Give back the full material, exactly as it reads.

========

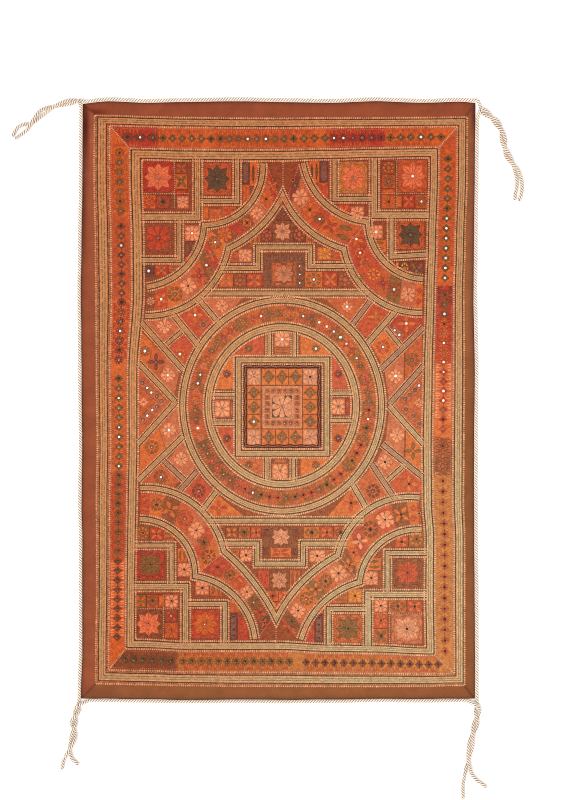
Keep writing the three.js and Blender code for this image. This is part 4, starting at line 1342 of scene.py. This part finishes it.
# %% Square patches
SQUARE_PATCHES = [
    # top left
    (142.8, 161.8, 174, 192.1, "crimson star coral dim"),
    (175.3, 162.8, 187.4, 173.5, "brown cross rust -"),
    (175.3, 174.3, 187.4, 189, "orange cross olive dim"), (175.3, 189.8, 187.4, 195.3, "red block red -"),
    (142.8, 195.3, 155.7, 208.7, "orange wheel red dim"),
    (156.3, 195.3, 169.8, 208.7, "crimson cross olive dark"),
    (170.4, 195.3, 176.3, 208.7, "brown leaves olive -"),
    (176.9, 195.9, 188.7, 208.4, "clay round salmon dim"), (203.3, 163.4, 231, 194.6, "rust star moss dim"),
    (203, 205.5, 209, 220, "red block orange -"), (209.5, 209, 221.5, 223.5, "clay round orange dim"),
    (222, 206.5, 236, 219, "rust leaves red -"), (242.5, 162, 249.2, 184, "purple block plum -"),
    (249.8, 162, 262, 186, "orange leaves moss -"), (242.5, 184.6, 250, 204, "rust cross orange -"),
    (145.3, 224.6, 170.8, 251, "brown round red dim"),
    (184.8, 225.5, 199.5, 241, "clay round salmon bright"),
    (184.8, 241.6, 196, 256, "purple leaves olive -"), (143.5, 265, 154, 277, "moss wheel purple bright"),
    (154.6, 265, 168, 276, "crimson cross orange dim"), (168.6, 265, 180, 272, "rust leaves olive -"),
    (184.8, 256.5, 192, 262, "red block orange -"),
    # top right
    (398.4, 160.5, 426.8, 192.1, "rust star coral bright"),
    (381.9, 161.5, 395.3, 174, "brown wheel orange dim"),
    (381.9, 174.6, 395.3, 188.5, "rust wheel olive dim"),
    (381.9, 189.1, 395.3, 194.9, "red block orange -"),
    (381.9, 195.5, 395.3, 208.2, "clay round orange dark"),
    (395.9, 194.9, 401.9, 208.2, "olive block orange -"),
    (402.5, 194.9, 414.7, 208.2, "crimson cross orange dim"),
    (415.3, 194.9, 427.5, 208.2, "rust wheel olive bright"),
    (339.1, 161.9, 367.2, 193.5, "gold star coral dim"), (320, 161, 327.5, 182, "purple block plum -"),
    (309, 161, 319.4, 183, "orange leaves moss -"), (318, 183, 328.5, 200, "rust cross red -"),
    (350.5, 206.5, 364, 220, "clay round salmon dim"), (337.5, 204.5, 349.9, 217, "red cross orange -"),
    (396.7, 220.9, 424, 248.9, "rust star moss dim"), (369.2, 225, 382.8, 239, "clay round salmon bright"),
    (371, 239.6, 386, 252, "orange leaves olive -"), (391, 261.5, 399.5, 272, "purple cross yellow dim"),
    (400, 261.5, 409, 276, "moss wheel yellow dim"), (409.6, 261.5, 424, 280, "purple cross olive dim"),
    # bottom left
    (134.9, 610, 162.6, 637.5, "brown star coral dark"),
    (134.9, 594.5, 146.5, 607.8, "olive cross orange -"), (147, 594.5, 158, 607.8, "rust wheel olive dark"),
    (158.5, 594.5, 164, 607.8, "crimson block orange -"),
    (164.9, 594.5, 178.3, 607.8, "clay round salmon dark"),
    (164.9, 608.5, 177.9, 622, "brown cross red dim"), (164.9, 622.6, 177.9, 638, "rust wheel orange dark"),
    (136.2, 550.7, 164, 578.4, "crimson star olive dark"),
    (177.6, 562.5, 191, 576.5, "clay round salmon dark"), (177.6, 548, 187, 562, "orange leaves olive -"),
    (191.3, 610, 219, 637.5, "red star orange dim"), (195.5, 581, 209, 595, "clay round salmon dark"),
    (209.6, 583, 222, 596, "rust leaves olive -"), (230, 613, 237.2, 640, "purple block plum -"),
    (237.8, 616, 248, 640, "crimson leaves red -"), (136, 526, 149.5, 540, "olive wheel orange dark"),
    (150, 528, 163, 540, "crimson cross orange dark"), (163.5, 531, 174, 541, "rust leaves olive -"),
    (230, 598, 240, 612.4, "rust cross orange -"),
    # bottom right
    (391.4, 613.8, 422, 643.5, "clay star rose dark"), (389, 600, 406.5, 612.6, "rust wheel olive dark"),
    (407.1, 600, 422, 612.6, "crimson cross orange dark"),
    (374, 599.5, 387.4, 612, "orange round salmon dark"), (374, 612.6, 387.6, 628, "red wheel orange dark"),
    (374, 628.6, 387.6, 643.5, "rust cross olive dark"), (393, 558.8, 422, 587, "brown star red dark"),
    (364.5, 571, 378, 585, "clay round salmon dark"), (368, 558, 381, 570.4, "orange leaves olive -"),
    (334, 614.5, 362, 642.5, "rust star olive dark"), (348.2, 589, 361.8, 602.5, "clay round yellow dark"),
    (333, 592, 347.6, 603, "rust leaves olive -"), (315, 614, 322.5, 643, "purple block plum -"),
    (303, 618, 314.4, 643, "crimson leaves red -"), (408.5, 531, 424, 547, "olive wheel orange dark"),
    (395, 536, 408, 547.5, "crimson cross orange dark"), (314, 602, 323, 613.4, "orange cross rust -"),
    # top middle
    (273, 221.2, 292.3, 242, "brown star rose dim"), (276.5, 208, 291, 220.6, "purple diamond brown dim"),
    (277, 194, 290, 207.4, "orange cross red -"), (261, 229, 272.4, 242, "purple wheel rust dim"),
    (293, 227, 305.5, 242, "purple wheel rust dim"), (250, 236, 260.4, 247, "rust leaves olive -"),
    (306.1, 232, 318, 242.5, "rust leaves olive -"), (264, 254, 304, 287.5, "brown - - -"),
    (272.5, 263, 295.5, 285, "rust star dusty dim"), (238.4, 249, 252, 262, "clay round salmon dim"),
    (317.5, 247.5, 331.5, 260, "clay round yellow dim"), (219, 273.4, 233.3, 287, "rust cross orange dim"),
    (233.9, 273.4, 246.4, 287, "brown wheel rust dim"), (247, 273.4, 262, 287, "crimson cross orange dim"),
    (305, 272, 322.5, 287, "orange wheel olive bright"),
    (323.1, 272, 337.5, 287, "crimson cross orange dim"), (338.1, 272, 352, 287, "brown wheel rust dim"),
    (204, 275, 218.4, 287.5, "red cross olive -"), (352.6, 272, 366, 287.5, "red cross olive -"),
    (332, 251, 346, 260.5, "rust leaves red -"), (223, 252, 238, 262, "rust leaves red -"),
    # bottom middle
    (270.5, 527, 291.3, 547, "brown star rose dim"), (262, 527, 269.9, 557, "brown teeth purple -"),
    (291.9, 527, 298.5, 557, "brown teeth purple -"), (270.5, 547.6, 291.3, 557, "orange cross crimson -"),
    (225.5, 526.8, 238, 538, "brown cross orange dark"), (238.6, 526.8, 250, 538, "rust wheel olive dark"),
    (250.6, 526.8, 261.4, 538, "crimson cross orange dark"),
    (304, 526.8, 319.5, 538, "orange wheel olive dark"),
    (320.1, 526.8, 333.5, 538, "crimson cross orange dark"),
    (334.1, 526.8, 347, 538, "rust wheel brown dark"), (240, 549, 252, 561.5, "clay round salmon dark"),
    (309, 549.5, 325.5, 562, "clay round salmon dark"), (226, 549, 239.4, 560, "rust leaves olive -"),
    (326.1, 549.5, 340, 560, "rust leaves olive -"), (270, 570, 289, 590.5, "brown star rose dim"),
    (258, 570, 269.4, 588, "red leaves crimson -"), (289.6, 570, 300, 588, "rust leaves brown -"),
    (267, 591.1, 278, 601, "orange wheel red dark"), (278.6, 591.1, 290, 601, "orange cross red -"),
    (270.5, 601.6, 284.5, 612, "crimson cross orange -"),
]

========

### Answer for this exercise:
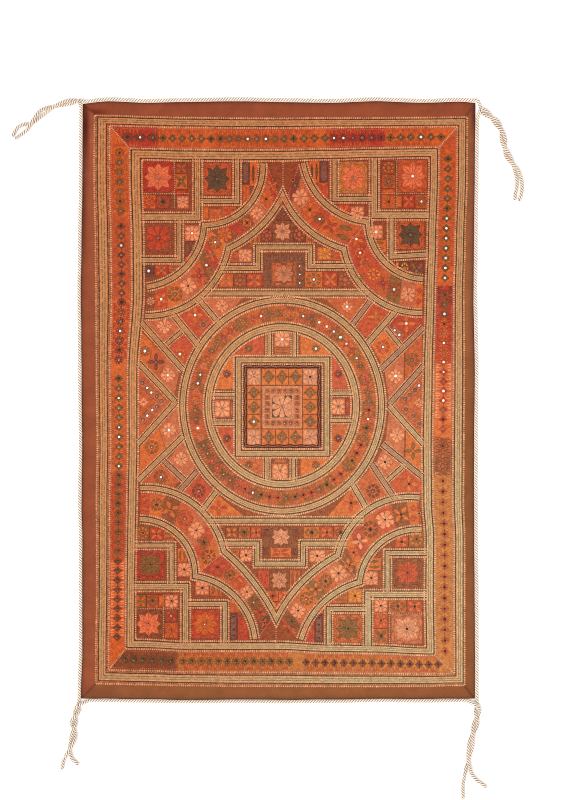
Keep writing the three.js and Blender code for this image. This is part 4, starting at line 1342 of scene.py. This part finishes it.
# %% Square patches
SQUARE_PATCHES = [
    # top left
    (142.8, 161.8, 174, 192.1, "crimson star coral dim"),
    (175.3, 162.8, 187.4, 173.5, "brown cross rust -"),
    (175.3, 174.3, 187.4, 189, "orange cross olive dim"), (175.3, 189.8, 187.4, 195.3, "red block red -"),
    (142.8, 195.3, 155.7, 208.7, "orange wheel red dim"),
    (156.3, 195.3, 169.8, 208.7, "crimson cross olive dark"),
    (170.4, 195.3, 176.3, 208.7, "brown leaves olive -"),
    (176.9, 195.9, 188.7, 208.4, "clay round salmon dim"), (203.3, 163.4, 231, 194.6, "rust star moss dim"),
    (203, 205.5, 209, 220, "red block orange -"), (209.5, 209, 221.5, 223.5, "clay round orange dim"),
    (222, 206.5, 236, 219, "rust leaves red -"), (242.5, 162, 249.2, 184, "purple block plum -"),
    (249.8, 162, 262, 186, "orange leaves moss -"), (242.5, 184.6, 250, 204, "rust cross orange -"),
    (145.3, 224.6, 170.8, 251, "brown round red dim"),
    (184.8, 225.5, 199.5, 241, "clay round salmon bright"),
    (184.8, 241.6, 196, 256, "purple leaves olive -"), (143.5, 265, 154, 277, "moss wheel purple bright"),
    (154.6, 265, 168, 276, "crimson cross orange dim"), (168.6, 265, 180, 272, "rust leaves olive -"),
    (184.8, 256.5, 192, 262, "red block orange -"),
    # top right
    (398.4, 160.5, 426.8, 192.1, "rust star coral bright"),
    (381.9, 161.5, 395.3, 174, "brown wheel orange dim"),
    (381.9, 174.6, 395.3, 188.5, "rust wheel olive dim"),
    (381.9, 189.1, 395.3, 194.9, "red block orange -"),
    (381.9, 195.5, 395.3, 208.2, "clay round orange dark"),
    (395.9, 194.9, 401.9, 208.2, "olive block orange -"),
    (402.5, 194.9, 414.7, 208.2, "crimson cross orange dim"),
    (415.3, 194.9, 427.5, 208.2, "rust wheel olive bright"),
    (339.1, 161.9, 367.2, 193.5, "gold star coral dim"), (320, 161, 327.5, 182, "purple block plum -"),
    (309, 161, 319.4, 183, "orange leaves moss -"), (318, 183, 328.5, 200, "rust cross red -"),
    (350.5, 206.5, 364, 220, "clay round salmon dim"), (337.5, 204.5, 349.9, 217, "red cross orange -"),
    (396.7, 220.9, 424, 248.9, "rust star moss dim"), (369.2, 225, 382.8, 239, "clay round salmon bright"),
    (371, 239.6, 386, 252, "orange leaves olive -"), (391, 261.5, 399.5, 272, "purple cross yellow dim"),
    (400, 261.5, 409, 276, "moss wheel yellow dim"), (409.6, 261.5, 424, 280, "purple cross olive dim"),
    # bottom left
    (134.9, 610, 162.6, 637.5, "brown star coral dark"),
    (134.9, 594.5, 146.5, 607.8, "olive cross orange -"), (147, 594.5, 158, 607.8, "rust wheel olive dark"),
    (158.5, 594.5, 164, 607.8, "crimson block orange -"),
    (164.9, 594.5, 178.3, 607.8, "clay round salmon dark"),
    (164.9, 608.5, 177.9, 622, "brown cross red dim"), (164.9, 622.6, 177.9, 638, "rust wheel orange dark"),
    (136.2, 550.7, 164, 578.4, "crimson star olive dark"),
    (177.6, 562.5, 191, 576.5, "clay round salmon dark"), (177.6, 548, 187, 562, "orange leaves olive -"),
    (191.3, 610, 219, 637.5, "red star orange dim"), (195.5, 581, 209, 595, "clay round salmon dark"),
    (209.6, 583, 222, 596, "rust leaves olive -"), (230, 613, 237.2, 640, "purple block plum -"),
    (237.8, 616, 248, 640, "crimson leaves red -"), (136, 526, 149.5, 540, "olive wheel orange dark"),
    (150, 528, 163, 540, "crimson cross orange dark"), (163.5, 531, 174, 541, "rust leaves olive -"),
    (230, 598, 240, 612.4, "rust cross orange -"),
    # bottom right
    (391.4, 613.8, 422, 643.5, "clay star rose dark"), (389, 600, 406.5, 612.6, "rust wheel olive dark"),
    (407.1, 600, 422, 612.6, "crimson cross orange dark"),
    (374, 599.5, 387.4, 612, "orange round salmon dark"), (374, 612.6, 387.6, 628, "red wheel orange dark"),
    (374, 628.6, 387.6, 643.5, "rust cross olive dark"), (393, 558.8, 422, 587, "brown star red dark"),
    (364.5, 571, 378, 585, "clay round salmon dark"), (368, 558, 381, 570.4, "orange leaves olive -"),
    (334, 614.5, 362, 642.5, "rust star olive dark"), (348.2, 589, 361.8, 602.5, "clay round yellow dark"),
    (333, 592, 347.6, 603, "rust leaves olive -"), (315, 614, 322.5, 643, "purple block plum -"),
    (303, 618, 314.4, 643, "crimson leaves red -"), (408.5, 531, 424, 547, "olive wheel orange dark"),
    (395, 536, 408, 547.5, "crimson cross orange dark"), (314, 602, 323, 613.4, "orange cross rust -"),
    # top middle
    (273, 221.2, 292.3, 242, "brown star rose dim"), (276.5, 208, 291, 220.6, "purple diamond brown dim"),
    (277, 194, 290, 207.4, "orange cross red -"), (261, 229, 272.4, 242, "purple wheel rust dim"),
    (293, 227, 305.5, 242, "purple wheel rust dim"), (250, 236, 260.4, 247, "rust leaves olive -"),
    (306.1, 232, 318, 242.5, "rust leaves olive -"), (264, 254, 304, 287.5, "brown - - -"),
    (272.5, 263, 295.5, 285, "rust star dusty dim"), (238.4, 249, 252, 262, "clay round salmon dim"),
    (317.5, 247.5, 331.5, 260, "clay round yellow dim"), (219, 273.4, 233.3, 287, "rust cross orange dim"),
    (233.9, 273.4, 246.4, 287, "brown wheel rust dim"), (247, 273.4, 262, 287, "crimson cross orange dim"),
    (305, 272, 322.5, 287, "orange wheel olive bright"),
    (323.1, 272, 337.5, 287, "crimson cross orange dim"), (338.1, 272, 352, 287, "brown wheel rust dim"),
    (204, 275, 218.4, 287.5, "red cross olive -"), (352.6, 272, 366, 287.5, "red cross olive -"),
    (332, 251, 346, 260.5, "rust leaves red -"), (223, 252, 238, 262, "rust leaves red -"),
    # bottom middle
    (270.5, 527, 291.3, 547, "brown star rose dim"), (262, 527, 269.9, 557, "brown teeth purple -"),
    (291.9, 527, 298.5, 557, "brown teeth purple -"), (270.5, 547.6, 291.3, 557, "orange cross crimson -"),
    (225.5, 526.8, 238, 538, "brown cross orange dark"), (238.6, 526.8, 250, 538, "rust wheel olive dark"),
    (250.6, 526.8, 261.4, 538, "crimson cross orange dark"),
    (304, 526.8, 319.5, 538, "orange wheel olive dark"),
    (320.1, 526.8, 333.5, 538, "crimson cross orange dark"),
    (334.1, 526.8, 347, 538, "rust wheel brown dark"), (240, 549, 252, 561.5, "clay round salmon dark"),
    (309, 549.5, 325.5, 562, "clay round salmon dark"), (226, 549, 239.4, 560, "rust leaves olive -"),
    (326.1, 549.5, 340, 560, "rust leaves olive -"), (270, 570, 289, 590.5, "brown star rose dim"),
    (258, 570, 269.4, 588, "red leaves crimson -"), (289.6, 570, 300, 588, "rust leaves brown -"),
    (267, 591.1, 278, 601, "orange wheel red dark"), (278.6, 591.1, 290, 601, "orange cross red -"),
    (270.5, 601.6, 284.5, 612, "crimson cross orange -"),
]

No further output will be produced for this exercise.